Como sugere o apelido, o Great Firewall (referência simultânea à Grande
Muralha da China e ao dispositivo de segurança usado em redes de
computadores) é uma muralha defensiva, destinada a bloquear conteúdos
estrangeiros que o governo chinês considera impróprios. Fora da China,
até agora os usuários da internet haviam sido pouco afetados. A coisa
mudou de figura em 17 de março, afirmam analistas de segurança, quando
hackers não identificados começaram a usar o firewall chinês para
desviar o tráfego de usuários que tentavam acessar os sites criados pelo
Greatfire.org, um grupo ativista que oferece aos chineses acesso a
conteúdos bloqueados pelo governo do país (incluindo a edição do New
York Times em chinês). O ataque lançado contra o GitHub obedeceu o mesmo
padrão. Em ambos os casos, tráfego vindo do exterior, com destino ao
Baidu, maior mecanismo de buscas da China, foi interceptado e
direcionado para os sites americanos. (Os responsáveis pelo Baidu
informam que não tiveram participação nos ataques e que estão
"determinados" a impedir que eles se repitam.)
O objetivo imediato desse tipo de ação é derrubar o site atacado,
impedindo os usuários chineses de acessar cópias de sites bloqueados
(pelo menos até que outras cópias sejam feitas). No longo prazo, o
motivo pode ser demover as empresas de internet estrangeiras de hospedar
esses "espelhos". O serviço de nuvem da Amazon, por exemplo, hospeda
sites do Greatfire.org que foram atacados. Em 27 de março, os
administradores do GitHub disseram acreditar que a intenção era
"convencê-los a remover uma categoria específica de conteúdo".

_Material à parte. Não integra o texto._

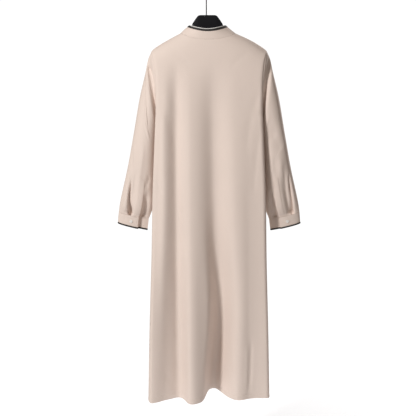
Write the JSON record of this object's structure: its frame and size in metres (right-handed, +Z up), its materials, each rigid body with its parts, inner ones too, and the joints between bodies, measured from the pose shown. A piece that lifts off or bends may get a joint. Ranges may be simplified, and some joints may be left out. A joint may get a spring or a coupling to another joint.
{
  "type": "thobe robe on hanger",
  "caption": "Long plain thobe robe with a bound stand collar, hanging flat on a plastic hanger, seen from its back.",
  "frame": {"origin": "inside top of the hanger's hook, where it bears on a rail", "axes": "+Z up along the hook's stem, +Y out of the garment's back, +X towards the wearer's left"},
  "size_m": [0.7188, 0.2523, 1.5993],
  "materials": {
    "robe_cloth": "matte fine twill, pale apricot beige",
    "black_binding": "matte black woven tape",
    "white_piping": "matte white cord piping",
    "pearl_button": "pearly white",
    "hanger_plastic": "black moulded, semi-gloss",
    "hook_wire": "black coated wire"
  },
  "bodies": {
    "root": {"back": "robe_cloth", "front": "robe_cloth", "front_strip": "robe_cloth", "sleeve_left": "robe_cloth", "sleeve_right": "robe_cloth", "sleeve_placket_left": "robe_cloth", "sleeve_placket_right": "robe_cloth", "cuff_left": "robe_cloth", "cuff_right": "robe_cloth", "collar": "robe_cloth", "cuff_binding_left": "black_binding", "cuff_binding_right": "black_binding", "collar_binding": "black_binding", "collar_piping": "white_piping", "cuff_button_left": "pearl_button", "cuff_button_right": "pearl_button", "collar_button": "pearl_button", "front_button_1": "pearl_button", "front_button_2": "pearl_button", "front_button_3": "pearl_button", "hanger_body": "hanger_plastic", "hanger_hook": "hook_wire"}
  },
  "joints": []
}
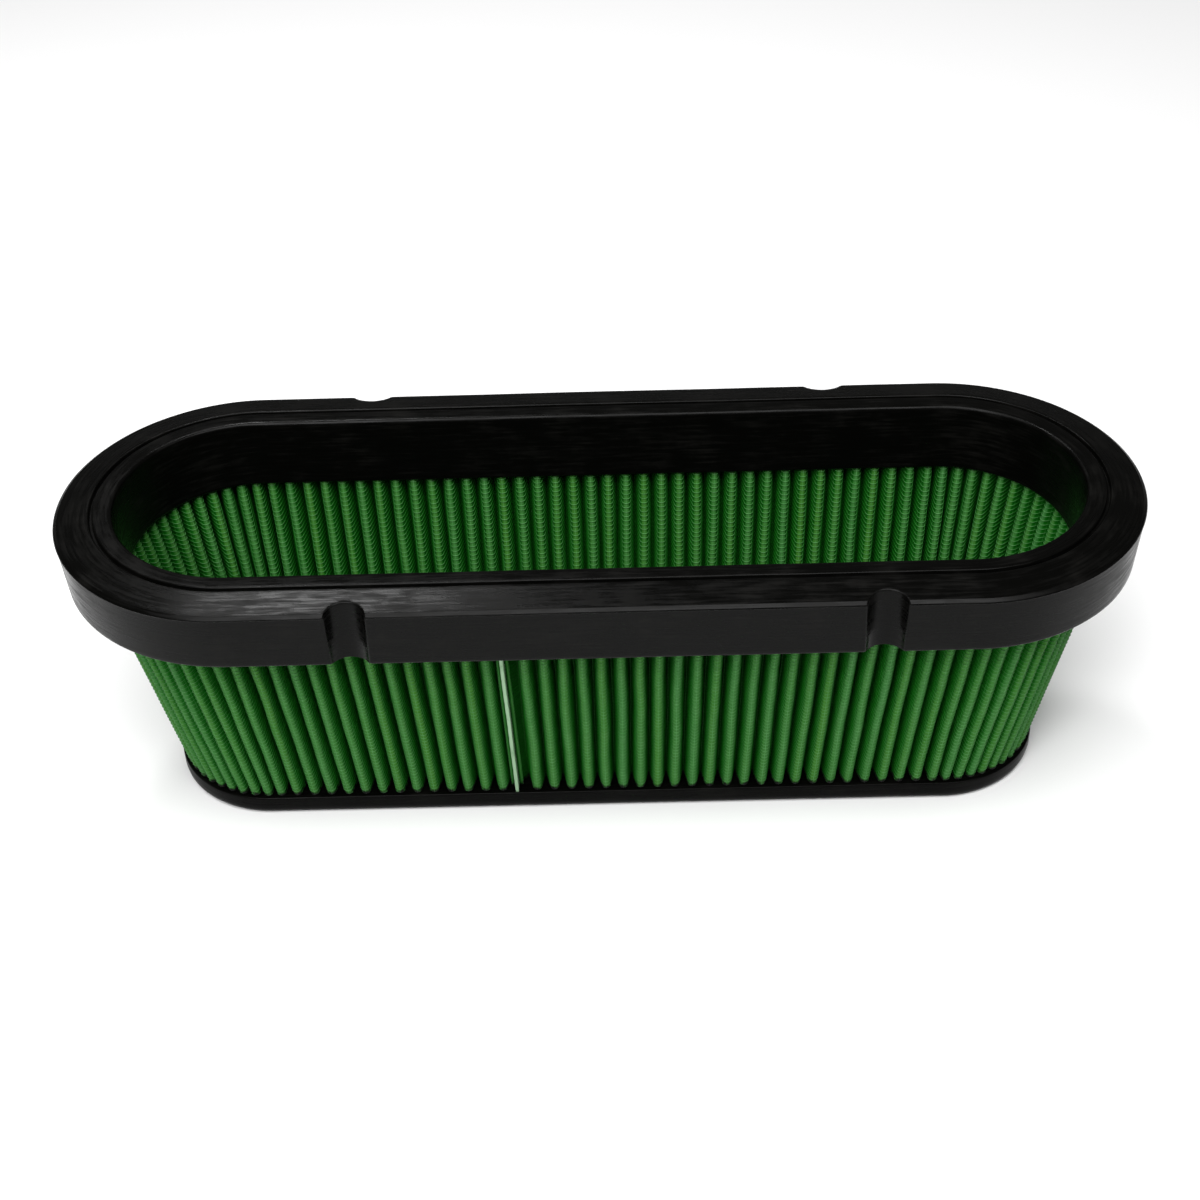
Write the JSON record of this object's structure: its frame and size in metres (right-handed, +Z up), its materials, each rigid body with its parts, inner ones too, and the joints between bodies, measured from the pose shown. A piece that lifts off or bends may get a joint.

Independentemente de quem sejam os autores dos ataques, o fato é que
eles fazem parte de uma ofensiva mais ampla da China contra a ordem
online existente. Desde os anos 90, quando o país estabeleceu sua
primeira conexão com a internet, as autoridades chinesas se preocupam
com duas coisas: a influência que os Estados Unidos exercem sobre a rede
e a dificuldade em controlar o conteúdo online a que seus cidadãos têm
acesso. Os sites estrangeiros começaram a ser filtrados de forma
sistemática em 1996. Então os programadores chineses desenvolveram o
Great Firewall, cujo alcance e raio de ação vem sendo progressivamente
expandido. Faz anos que a ferramenta bloqueia o acesso a Facebook,
Twitter e YouTube, assim como aos sites de algumas empresas de
comunicação estrangeiras, em especial aquelas que andaram investigando o
patrimônio financeiro das famílias de lideranças políticas chinesas.
Depois que Xi Jinping se tornou secretário-geral do Partido Comunista,
no fim de 2012, a censura online - assim como o esforço para silenciar
vozes dissonantes no mundo real - tornou-se ainda mais pronunciada.
Este ano, foram ampliadas as tentativas de eliminar o uso das redes
privadas virtuais (VPNs, na sigla em inglês), que podem ser empregadas
para contornar firewalls. O governo chinês também vem adotando posição
mais firme em relação ao que considera ser a soberania online do país,
exigindo que ela seja respeitada pelas outras nações. O estabelecimento,
por sites estrangeiros, de rotas alternativas que permitam o acesso a
conteúdos bloqueados pode ser entendido como algo que fere essa
soberania online. Em janeiro, a Administração do Ciberespaço da China
(CAC, na sigla em inglês), declarou que o Greatfire.org é mantido por
forças estrangeiras anti-chinesas. (O site não revela quem são, nem onde
se encontram seus fundadores.)
Em 31 de março, o Greatfire.org responsabilizou a CAC pelos últimos
ataques, sustentando ser impossível que o Great Firewall tenha sido
utilizado sem aprovação da agência ou do ministro Lu Wei, a que a CAC
está subordinada. Mas isso é algo difícil de provar. Segundo Nathan
Freitas, do Berkman Center for Internet & Society, da Universidade
de Harvard, a ação não deixou rastros que comprovem o envolvimento do
governo chinês - mas as autoridades do país deveriam esclarecer como uma
infraestrutura de internet tão crítica pôde ser "comprometida por
criminosos". The Economist tentou ouvir a CAC, enviando perguntas pelo
meio de comunicação favorito da agência, o fax, mas não obteve resposta.